Panglima Tentara Nasional Venezuela, Jenderal Efrain Vasquez Velasco, disisihkannya. Posisi puncak militer dipercayakan kepada Hector Ramirez, Wakil Kepala Staf Angkatan Laut. "Angkatan darat tak akan setuju jika dipimpin angkatan laut," kata Mario Ivan Carratu, seorang pensiunan perwira angkatan laut. Sabtu pagi, kurang dari 24 jam setelah Carmona dilantik sebagai presiden, Jenderal Vasquez Velasco mengeluarkan statemen keras di televisi. Ia mengancam akan menarik dukungan kepada pemerintahan baru jika Carmona tak mengaktifkan kembali parlemen.
Ancaman Velasco ini mengguncang militer. Sejumlah perwira yang semula meninggalkan Chavez berbalik. Di akar rumput, perseteruan antar-elite ini meremukkan citra pemerintahan baru. "Orang-orang miskin beranggapan jatuhnya Chavez akan menaikkan peran kelas bisnis," tulis wartawan BBC Maurice Walsh.

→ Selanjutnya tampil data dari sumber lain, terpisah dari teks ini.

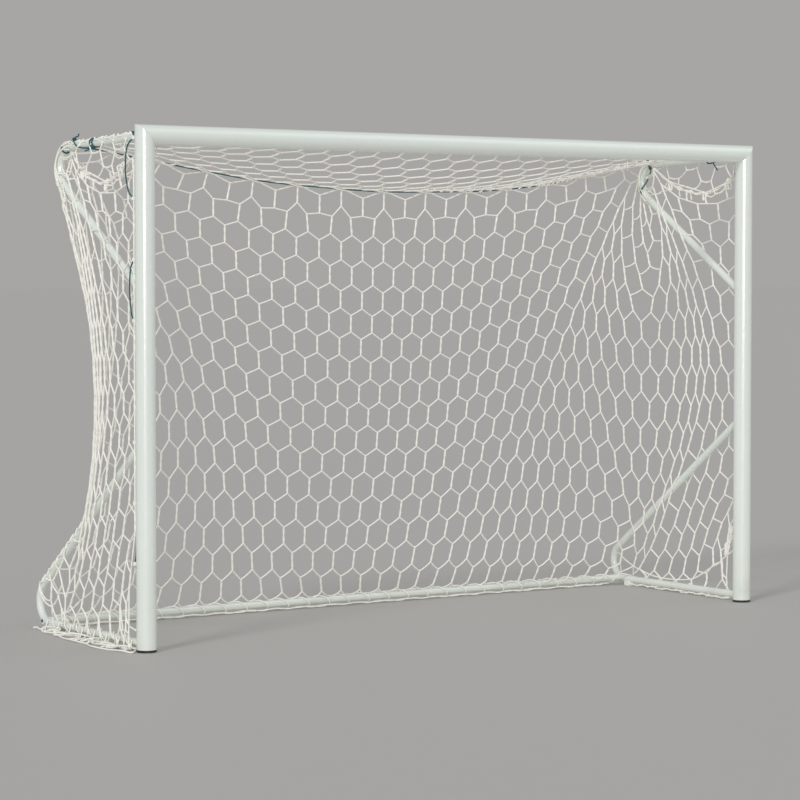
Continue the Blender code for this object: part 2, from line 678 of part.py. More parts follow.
def side_surface(side):
    """The side panel's surface, outside the brackets and drawn in between them at its rear edge."""
    out, opening = hook_direction(side)
    front = Vector((side * POST_X, POST_Y, 0)) + ROPE_OFFSET * out + NET_BESIDE_ROPE * opening
    outside_x = POST_X + BRACKET_RADIUS + SIDE_NET_OUTSIDE_BRACKET
    tube = BRACKET_RADIUS + NET_CORD

    def clear_of_brackets(z):
        """How far behind the posts' axis a bracket's diagonal still reaches at height z."""
        reach = 0.0
        for bracket in (UPPER_BRACKET, LOWER_BRACKET):
            lean = tube * math.hypot(1, bracket.slope)
            y = (z - bracket.diagonal_height + bracket.turn * lean) / bracket.slope
            if y > 0:
                reach = max(reach, min(y, bracket.centre_y + BEND_RADIUS))
        return reach

    def surface(u, v):
        z = mix(SUPPORT_ROPE_END_Z, SIDE_NET_FLOOR_GAP, v)
        rear_y = POST_Y + corner_depth(z)
        y = mix(front.y, rear_y, u)
        clear = clear_of_brackets(z)
        behind = (y - POST_Y - clear) / max(rear_y - POST_Y - clear, NET_CORD)
        drawn = CORNER_PULL_INWARD * corner_pull(z) * smooth_step(behind)
        x = mix(side * front.x, outside_x, smooth_step(u / SIDE_NET_FLARE_SHARE)) - drawn
        return Vector((side * x, y, z))

    return surface


def add_nets(cord):
    add_net_panel("net_top", cord, top_surface, BACK_COLUMNS, TOP_ROWS)
    add_net_panel("net_back", cord, back_surface, BACK_COLUMNS, BACK_ROWS)
    add_net_panel("net_left", cord, side_surface(-1), SIDE_COLUMNS, SIDE_ROWS)
    add_net_panel("net_right", cord, side_surface(1), SIDE_COLUMNS, SIDE_ROWS)


def build_goal():
    clear_scene()
    white_paint = make_material("white_paint", (0.86, 0.88, 0.87), 0.28)
    cast_metal = make_material("cast_metal", (0.60, 0.61, 0.62), 0.45, 1.0)
    screw_steel = make_material("screw_steel", (0.55, 0.56, 0.57), 0.35, 1.0)
    bolt_steel = make_material("bolt_steel", (0.10, 0.16, 0.17), 0.45, 0.6)
    black_rubber = make_material("black_rubber", (0.02, 0.02, 0.02), 0.7)
    white_plastic = make_material("white_plastic", (0.85, 0.85, 0.83), 0.4)
    teal_rope = make_material("teal_rope", (0.02, 0.14, 0.13), 0.85)
    net_cord = make_material("net_cord", (0.82, 0.80, 0.74), 0.9)

    crossbar, posts, crossbar_cutter, post_cutters = add_frame(white_paint)
    add_corners(crossbar, posts, cast_metal, screw_steel)
    add_post_feet(black_rubber)
    lower_brackets, bracket_cutters = add_brackets(white_paint, crossbar_cutter, post_cutters)
    add_ground_bar(white_paint, white_plastic, bolt_steel, lower_brackets, bracket_cutters)
    add_rear_glides(white_plastic, bracket_cutters)
    add_hooks_and_edge_ropes(white_plastic, teal_rope)
    add_support_rope(teal_rope)
    add_nets(net_cord)


build_goal()
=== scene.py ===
import math

import bpy
import numpy as np
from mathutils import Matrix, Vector


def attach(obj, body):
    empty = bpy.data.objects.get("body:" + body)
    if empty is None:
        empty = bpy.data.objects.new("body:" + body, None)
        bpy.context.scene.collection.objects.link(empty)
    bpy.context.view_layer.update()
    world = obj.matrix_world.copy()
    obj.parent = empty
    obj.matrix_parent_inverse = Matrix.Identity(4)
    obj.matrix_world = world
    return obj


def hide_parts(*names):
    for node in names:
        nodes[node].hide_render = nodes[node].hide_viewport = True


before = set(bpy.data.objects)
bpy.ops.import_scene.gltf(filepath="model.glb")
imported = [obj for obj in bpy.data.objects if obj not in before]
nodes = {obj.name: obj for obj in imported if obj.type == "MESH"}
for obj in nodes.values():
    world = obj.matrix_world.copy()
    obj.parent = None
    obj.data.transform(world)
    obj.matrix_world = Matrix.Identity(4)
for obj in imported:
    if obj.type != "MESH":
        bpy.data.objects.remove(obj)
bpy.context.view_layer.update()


# Camera
# It looks at the goal from its left, a little above waist height, with a long lens.
CAMERA_PLACE = (-6.713, -10.036, 1.473)
CAMERA_TURN = 33.66
CAMERA_DIP = 2.51
CAMERA_LENS = 123.93


def new_object(name, data):
    """An object linked into the scene."""
    made = bpy.data.objects.new(name, data)
    bpy.context.scene.collection.objects.link(made)
    return made


camera_data = bpy.data.cameras.new("camera")
camera_data.lens = CAMERA_LENS
camera_data.sensor_width = 36.0
camera = new_object("camera", camera_data)
camera.location = CAMERA_PLACE
camera.rotation_euler = (math.radians(90 - CAMERA_DIP), 0.0, math.radians(-CAMERA_TURN))
bpy.context.scene.camera = camera


# Support rope
# A twisted dark teal rope is strung between the bends of the two upper brackets. It
# carries the rear edge of the net's roof and hangs in a shallow curve under its weight.
ROPE_THICKNESS = 0.006
ROPE_LAY = 0.021
STRANDS = 3
ROPE_Y = 0.200
ROPE_X = 1.5237
ROPE_END_Z = 2.0232
ROPE_DROPS = (0.0, 0.042, 0.088, 0.128, 0.149, 0.162, 0.158, 0.146, 0.113, 0.055, 0.0)
ROPE_STEPS = 44


def through(a, b, c, d, t):
    """A point between b and c on a smooth curve through four values."""
    return 0.5 * (
        2 * b
        + (c - a) * t
        + (2 * a - 5 * b + 4 * c - d) * t * t
        + (3 * b - 3 * c + d - a) * t ** 3
    )


def rope_height(x):
    """Height of the support rope's axis at x."""
    steps = len(ROPE_DROPS) - 1
    t = min(max((x + ROPE_X) / (2 * ROPE_X), 0.0), 1.0) * steps
    i = min(int(t), steps - 1)
    drops = (ROPE_DROPS[0],) + ROPE_DROPS + (ROPE_DROPS[-1],)
    return ROPE_END_Z - through(*drops[i:i + 4], t - i)


def new_material(name):
    """A material with an empty tree, and its principled shader."""
    material = bpy.data.materials.new(name)
    material.use_nodes = True
    tree = material.node_tree
    tree.nodes.clear()
    shader = tree.nodes.new("ShaderNodeBsdfPrincipled")
    output = tree.nodes.new("ShaderNodeOutputMaterial")
    tree.links.new(shader.outputs["BSDF"], output.inputs["Surface"])
    return material, tree, shader


def feed(tree, node, *links):
    """Links or sets inputs of a node, each by its name or number."""
    for key, value in links:
        if isinstance(value, bpy.types.NodeSocket):
            tree.links.new(value, node.inputs[key])
        else:
            node.inputs[key].default_value = value


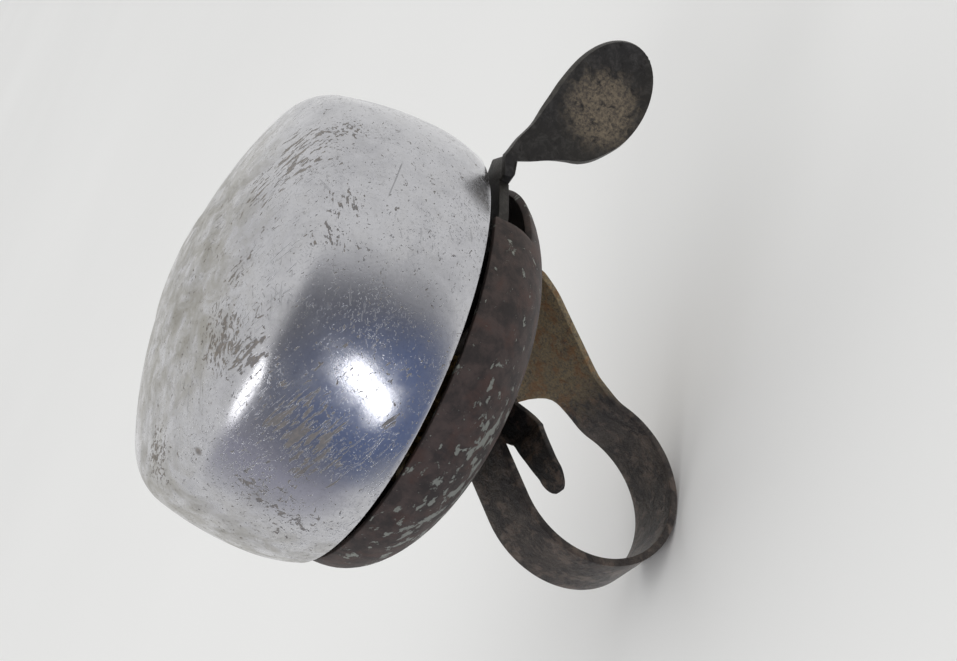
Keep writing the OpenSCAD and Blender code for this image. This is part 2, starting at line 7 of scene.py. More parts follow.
import json
import logging
import math
from collections.abc import Callable, Iterable, Mapping, Sequence
from dataclasses import dataclass
from enum import Enum

import bmesh
import bpy
from mathutils import Matrix, Vector

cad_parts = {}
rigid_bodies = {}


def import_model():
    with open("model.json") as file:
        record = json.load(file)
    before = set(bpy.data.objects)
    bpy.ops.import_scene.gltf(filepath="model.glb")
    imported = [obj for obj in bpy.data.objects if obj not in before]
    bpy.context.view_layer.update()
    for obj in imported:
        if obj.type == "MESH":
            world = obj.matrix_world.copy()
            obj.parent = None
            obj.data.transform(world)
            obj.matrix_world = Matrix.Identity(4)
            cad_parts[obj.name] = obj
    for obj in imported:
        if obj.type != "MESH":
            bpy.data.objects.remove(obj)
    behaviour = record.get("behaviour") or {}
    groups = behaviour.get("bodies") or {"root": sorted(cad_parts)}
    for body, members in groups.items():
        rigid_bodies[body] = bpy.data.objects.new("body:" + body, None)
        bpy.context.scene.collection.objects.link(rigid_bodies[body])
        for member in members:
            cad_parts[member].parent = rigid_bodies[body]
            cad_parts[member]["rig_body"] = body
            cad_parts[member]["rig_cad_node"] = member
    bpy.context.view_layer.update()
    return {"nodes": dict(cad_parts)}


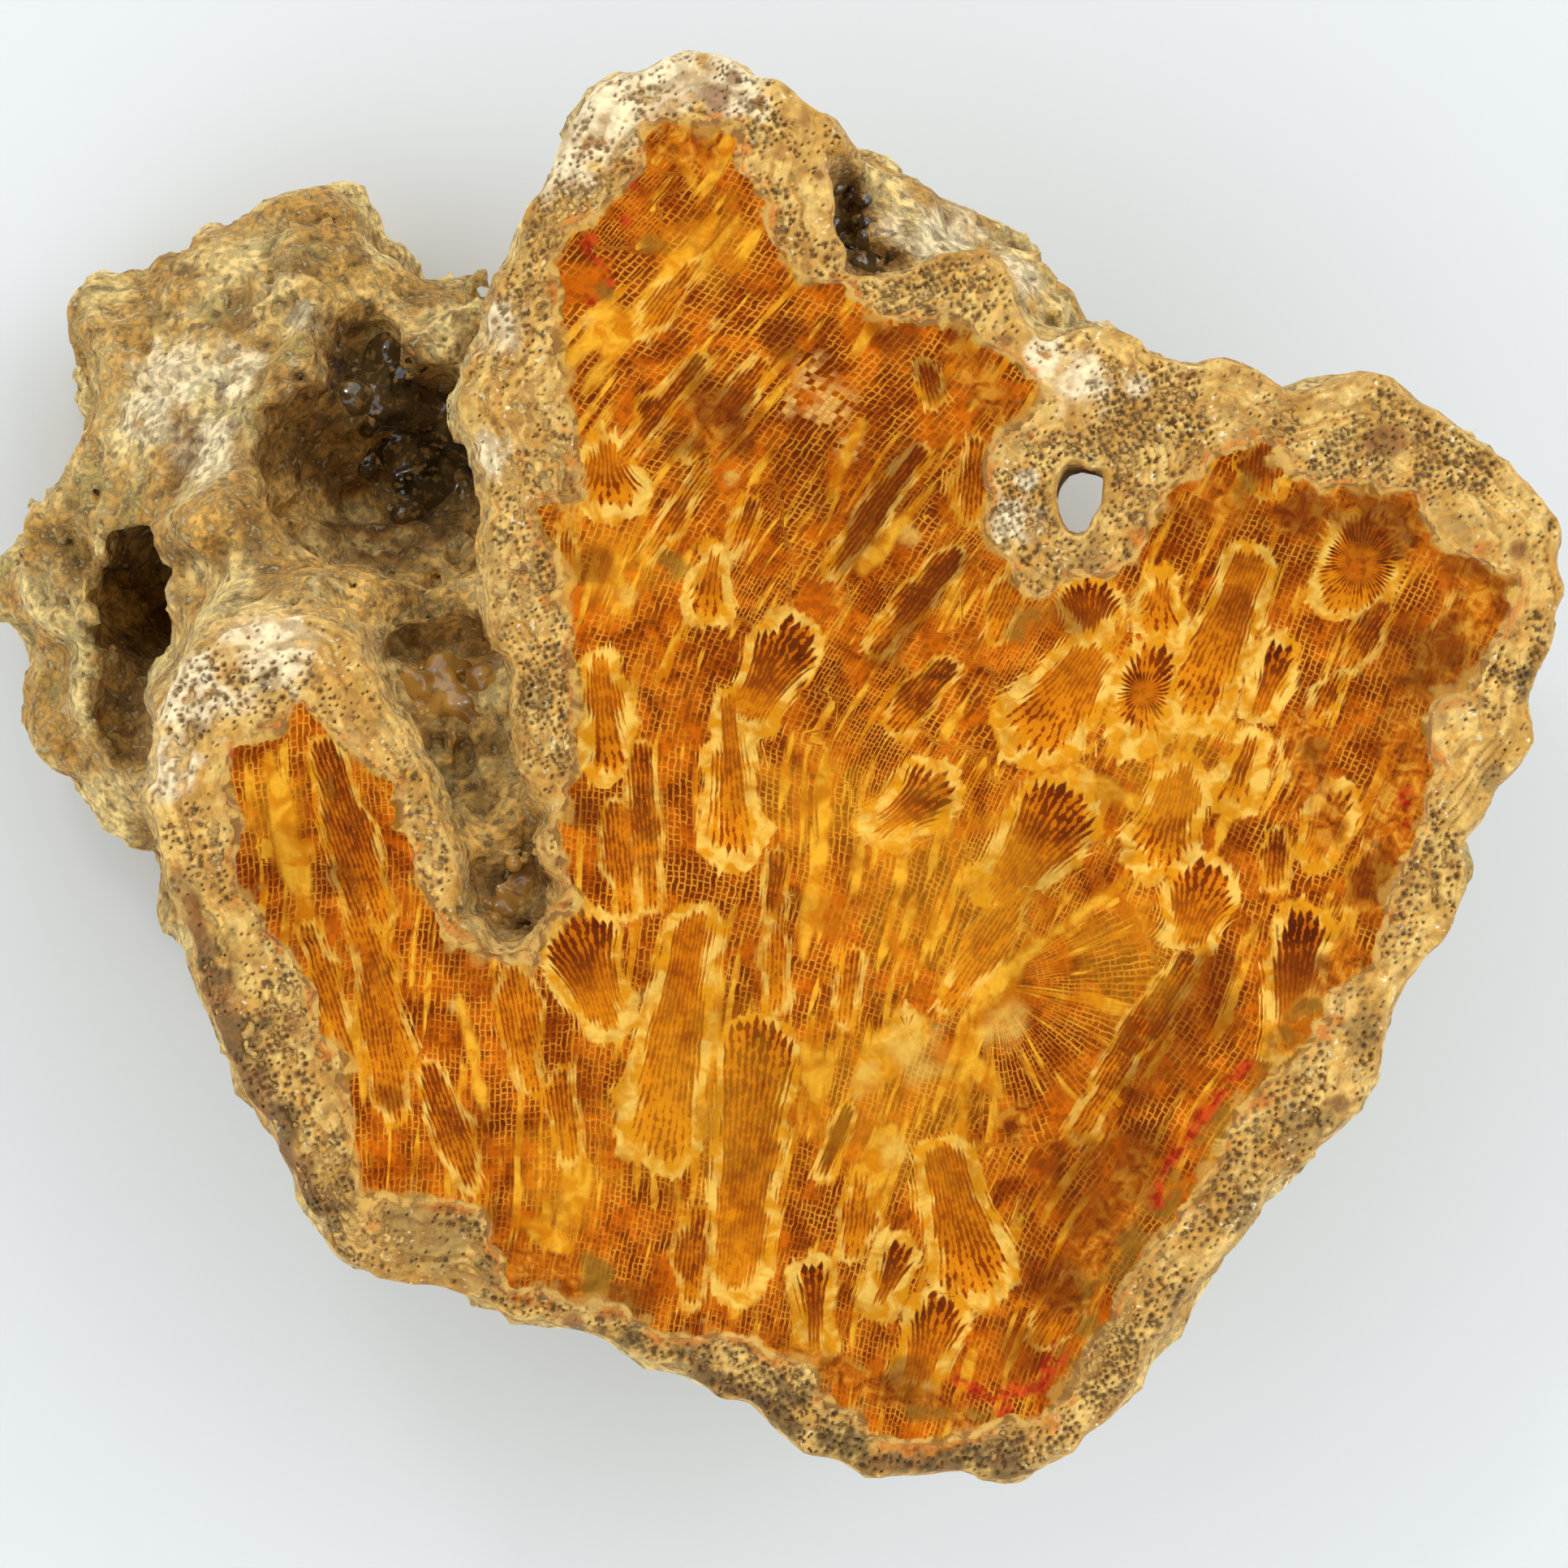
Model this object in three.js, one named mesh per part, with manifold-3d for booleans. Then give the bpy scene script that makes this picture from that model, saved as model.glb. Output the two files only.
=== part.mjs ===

Di tengah kegamangan pendukung Carmona itulah Chavez kembali. Bagaikan Napoleon yang pulang dari pengasingannya di Pulau Elba, ia memasuki Miraflores. Bunyi helikopter menderu-deru. Ketika itu baru pukul 3 pagi. Halaman istana, yang semula disemuti penentang Chavez, berbalik dipenuhi pendukungnya. Bentrok antara pendukung Chavez dan tentara Carmona kembali menelan korban. Sembilan orang tewas pada subuh berdarah itu.
Tak terlalu jelas apa yang dilakukan Carmona. Seorang jenderal di pihak Carmona menggambarkan suasana sangat kalang-kabut. Pasukan Chavez kesulitan mengidentifikasikan mana lawan mana kawan. Beberapa jenderal pro-Carmona bersembunyi di ruang bawah tanah istana. "Sekarang saat yang sulit bagi kami dan rakyat Venezuela," kata Jesus Enrique Briceno, seorang jenderal angkatan laut penentang Chavez. Suasana kacau tak berlangsung lama. Keadaan dapat dikendalikan. Chavez kembali ke kursi kekuasaannya. Sejumlah jenderal ditangkap.
Chavez mungkin terlalu kuat untuk ditundukkan. "Di negeri yang melarat ini," kata Anibal Romero, profesor politik Universitas Simon Bolivar di Karakas, "seorang demagog yang karismatis ternyata punya tempat di hati rakyat."